The exercise = Please give back word for word the lines below, from the first one through the one with "and the plant.".

Material for this task =
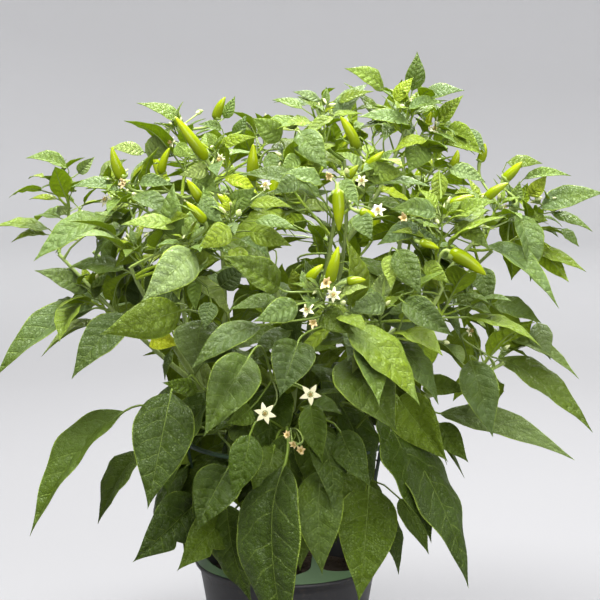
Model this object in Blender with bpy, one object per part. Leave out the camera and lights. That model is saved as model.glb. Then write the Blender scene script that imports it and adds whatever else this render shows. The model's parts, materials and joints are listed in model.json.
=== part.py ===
"""A potted chilli pepper plant: grower's pot, growing mix, rim-mounted plant support and the plant.

The origin is the centre of the pot's flat underside, +Z is up and the plant's front faces -Y.
Lengths are in metres. The plant tables are in centimetres, as a gardener would measure them.
"""

import math

import bmesh
import bpy
import numpy as np
from mathutils import Vector

CM = 0.01
GAP = 0.0003  # clearance between touching pieces
UP = Vector((0, 0, 1))

POT_HEIGHT = 0.135
RIM_RADIUS = 0.085
LIP_HEIGHT = 0.0145
WALL_TOP_RADIUS = 0.0785  # outside of the wall, just under the lip
BASE_RADIUS = 0.0585
WALL = 0.0020
FLOOR = 0.0025
BASE_BEVEL = 0.0015
RIM_ROUNDING = 0.0020
POT_SEGMENTS = 64
SOIL_SEGMENTS = 48
DRAIN_HOLES = 8
DRAIN_RADIUS = 0.0045
DRAIN_CIRCLE = 0.043
DRAIN_SEGMENTS = 16

SOIL_DEPTH_BELOW_RIM = 0.012
SOIL_TOP = POT_HEIGHT - SOIL_DEPTH_BELOW_RIM
SOIL_CROWN = 0.003  # how much higher the mix stands in the middle than near the wall

SUPPORT_TURN = math.radians(18)  # the front strut stands this far to the right of the front
SUPPORT_ARMS = 4
SUPPORT_WALL = 0.0016
COLLAR_RADIUS = 0.0838
COLLAR_HEIGHT = 0.0035
STRUT_FOOT_RADIUS = 0.0790
STRUT_FOOT_RISE = 0.024  # how far the concave flare climbs above the rim
STRUT_HALF_WIDTH = 0.0021
RING_RADIUS = 0.095
RING_Z = 0.2500
RING_WIDTH = 0.0050
RING_DEPTH = 0.0028

STEM_SIDES = 7
NODE_SWELL = 1.12  # the main stem thickens under its fork
LEAF_SIDES = 6
BLADE_STEPS = 8
FLOWER_POINTS = 6
FLOWER_STALK_RADIUS = 0.0008
# The star's rings from back to front: reach of a point, reach of a notch, height on the stalk.
FLOWER_RINGS = ((0.0060, 0.0035, 0.0030), (0.0095, 0.0042, 0.0040), (0.0040, 0.0030, 0.0052))
LEAF_THICKNESS = 0.0009
STALK_RADIUS = 0.0012
LEAF_SHAPE = 0.42  # width of a leaf over its length
LEAF_SWELL = 0.85  # how fast a blade widens from its base
LEAF_TAPER = 1.30  # how fast it narrows to its drawn-out tip
LEAF_ARCH = 0.45  # how steeply a blade leaves its stalk before it droops
LEAF_FOLD = 0.16  # how far the margins stand above the midrib, over half the width
STALK_LEAVE = 0.35  # share of a stalk that runs the way it left its stem
STALK_ARRIVE = 0.40  # share of a stalk that runs the way its leaf, fruit or flower points
LEAST_DEPTH = 0.03  # the crown is never thinner than this from its middle to its surface
CROWN_FLATNESS = 0.92  # front-to-back size of the crown over its width

# A fruit from its shoulder to its tip, as shares of its greatest radius.
FRUIT_SHAPE = (0.62, 0.95, 1, 0.97, 0.9, 0.78, 0.62, 0.43, 0.22)
FRUIT_SIDES = 8
FRUIT_BEND = 0.12

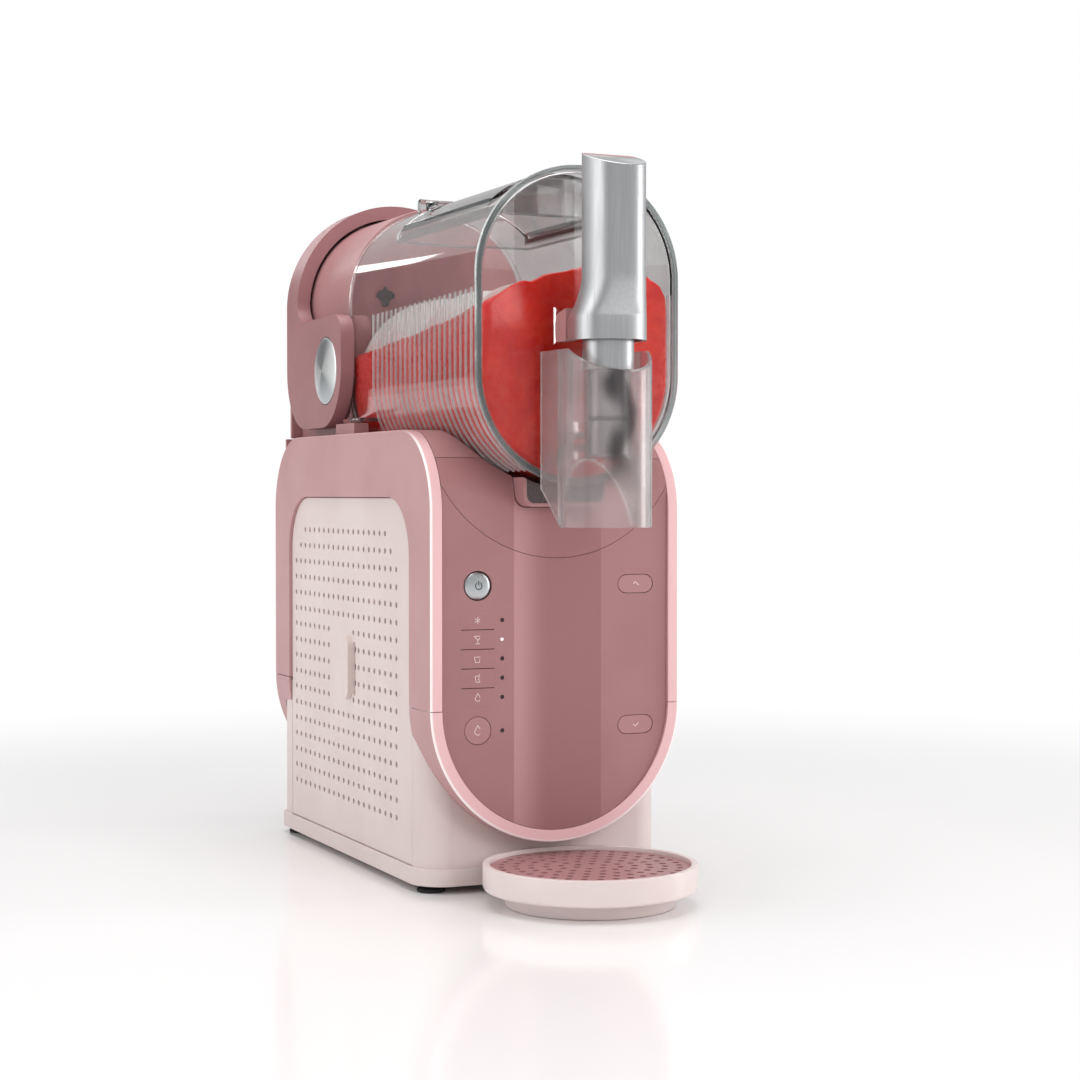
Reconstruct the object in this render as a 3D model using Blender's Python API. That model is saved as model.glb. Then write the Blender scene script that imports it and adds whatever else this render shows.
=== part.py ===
# Countertop frozen-drink maker, built in metres with Z up.
# Origin: middle of the footprint, on the floor. The dispensing side faces -Y.
import math

import bmesh
import bpy
from mathutils import Matrix, Vector

MM = 0.001

# housing
HALF_WIDTH = 83.0          # outer face of the side covers
CHEEK = 7.5                # thickness of the side covers and of the round skirt
INNER = 75.2               # half width of everything that sits between the cheeks
FRONT, BACK = -98.7, 208.0
TOP = 281.0
CORNER = 50.0              # top corner radius of the side covers
SEAM = 112.0               # joint between side covers and skirt
SKIRT_Z = 113.0            # centre height of the round skirt
CREASE = 29.0              # half width of the flat centre column of the front
WING_BACK = 2.3            # how far the front panel wings fall back at the sides
ARC_Z, ARC_R = 289.2, 86.2  # seam between front panel and apron
APRON_TOP = 263.6

# base
BASE_HALF, BASE_FRONT, BASE_BACK = 80.8, -80.0, 200.0
VENT_Y0, VENT_Y1, VENT_TOP, VENT_R = -62.0, 175.0, 239.3, 36.0

# bowl end
AUGER_Z = 313.0
CRADLE_R = 66.8
BOWL_HALF, BOWL_UP_Z = 64.5, 370.5
BOWL_FRONT, BOWL_REAR = -130.0, 98.0
TOWER_FRONT, TOWER_HALF, TOWER_UP_Z = 100.0, 63.5, 374.0
PIVOT_Y, PIVOT_Z = 118.0, 325.6
BAIL_IN, BAIL_OUT = 65.6, 75.0

# tap
TAP_Y = -168.0
TAP_PIVOT_Y, TAP_PIVOT_Z = -148.0, 341.0
SHROUD_Y, SHROUD_R = -165.0, 26.7
LID_Y, LID_Z = 56.0, 434.0

# tray
TRAY_Y, TRAY_R, TRAY_TOP = -144.5, 63.5, 24.8

PAINTS = {
    "rose": ("C99FA0", 0.42, 0.0),
    "deep_rose": ("A97778", 0.40, 0.0),
    "cream": ("E3D6D2", 0.45, 0.0),
    "clear": ("C9C6C6", 0.08, 0.0),
    "smoke": ("8E8888", 0.10, 0.0),
    "brushed": ("B9BABB", 0.30, 1.0),
    "steel": ("A8ABAD", 0.25, 1.0),
    "chrome": ("D5D8DA", 0.12, 1.0),
    "white": ("EFEDEA", 0.40, 0.0),
    "black": ("1C1C1E", 0.50, 0.0),
    "rubber": ("202022", 0.85, 0.0),
    "copper": ("B87352", 0.30, 1.0),
    "alloy": ("C2C6C9", 0.35, 1.0),
    "board": ("1E5A3C", 0.50, 0.0),
    "lens": ("F2F0EC", 0.20, 0.0),
}


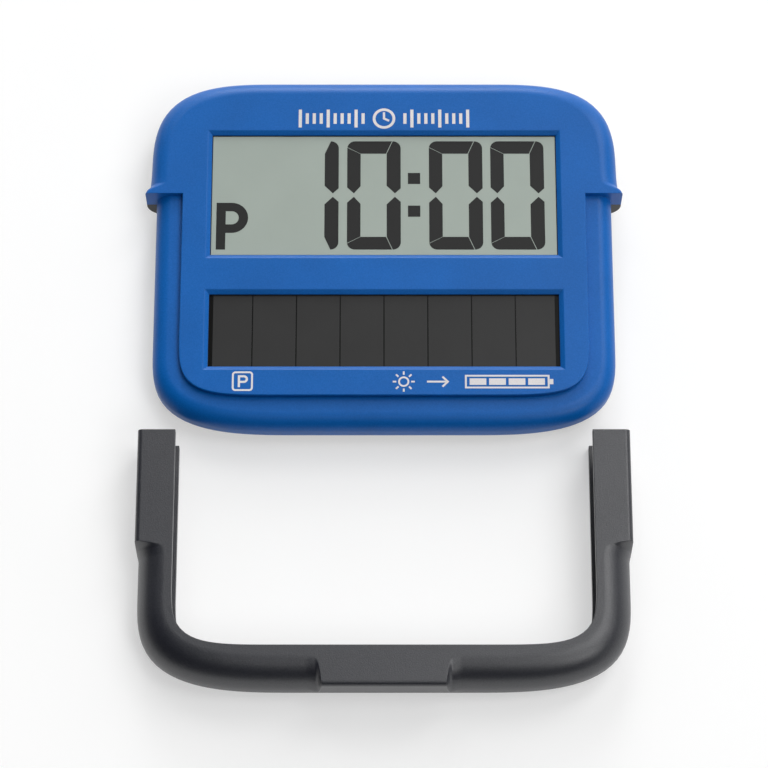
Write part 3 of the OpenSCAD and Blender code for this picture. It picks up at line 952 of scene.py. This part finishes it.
    def front(self) -> bpy.types.Object:
        """The front shell: head with ears, sliding strip, raised panel and two windows.

        Returns:
            The dressed shell.
        """
        lay = self.layout
        outline = lay.head(marks=self.ear_marks())
        radius, growth = self.ear_shape(outline, lay.head_round)
        shell = plate("front_housing_shell", outline, lay.parting, lay.face, 0.0, radius, growth)
        panel = plate("panel", lay.panel(), lay.parting, lay.face, 0.0, self.edge)
        combine(shell, [self.strip(0.0, self.strip_split), panel], Cut.ADD)
        combine(shell, [self.relief(), *self.inner_space(self.strip_split - 1.0)], Cut.TAKE)
        case, board = self.screw_places()
        board_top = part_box("circuit_board")[1][2] / MM
        roof = lay.ceiling + SINK
        posts = [rod("boss", x, y, self.boss_r, self.boss_z, roof) for x, y in case]
        posts += [rod("post", x, y, self.post_r, board_top, roof) for x, y in board]
        combine(shell, posts, Cut.ADD)
        cuts = [rod("bore", x, y, self.screw_r, self.boss_z - PAST, self.boss_z + self.bore_deep)
                for x, y in case]
        cuts += [rod("bore", x, y, self.board_screw_r, board_top - PAST, lay.ceiling - SINK / 2)
                 for x, y in board]
        cuts += [self.pocket("lcd_front_glass", "lcd_gasket"),
                 self.pocket("solar_panel", "solar_gasket")]
        cuts += [self.window_cutter(f"window_{i}", w) for i, w in enumerate(self.windows())]
        combine(shell, cuts, Cut.TAKE)
        dress(shell, self.palette["blue_plastic"])
        return shell

    def pocket(self, glass: str, gasket: str) -> bpy.types.Object:
        """Solid that cuts the seat of a glass and its gasket into the front wall.

        Args:
            glass: node of the glass or panel.
            gasket: node of its gasket.

        Returns:
            The solid.
        """
        low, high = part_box(glass)
        _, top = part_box(gasket)
        gap = self.pocket_gap
        return block("pocket", low[0] / MM - gap, high[0] / MM + gap, low[1] / MM - gap,
                     high[1] / MM + gap, low[2] / MM, top[2] / MM)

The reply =
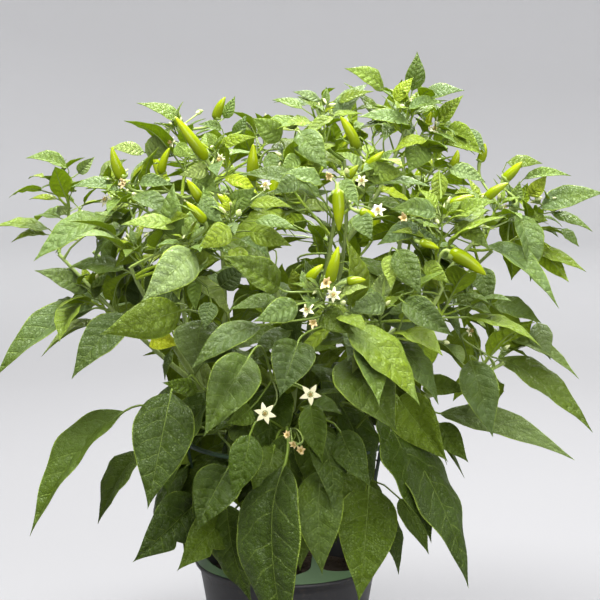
Model this object in Blender with bpy, one object per part. Leave out the camera and lights. That model is saved as model.glb. Then write the Blender scene script that imports it and adds whatever else this render shows. The model's parts, materials and joints are listed in model.json.
=== part.py ===
"""A potted chilli pepper plant: grower's pot, growing mix, rim-mounted plant support and the plant.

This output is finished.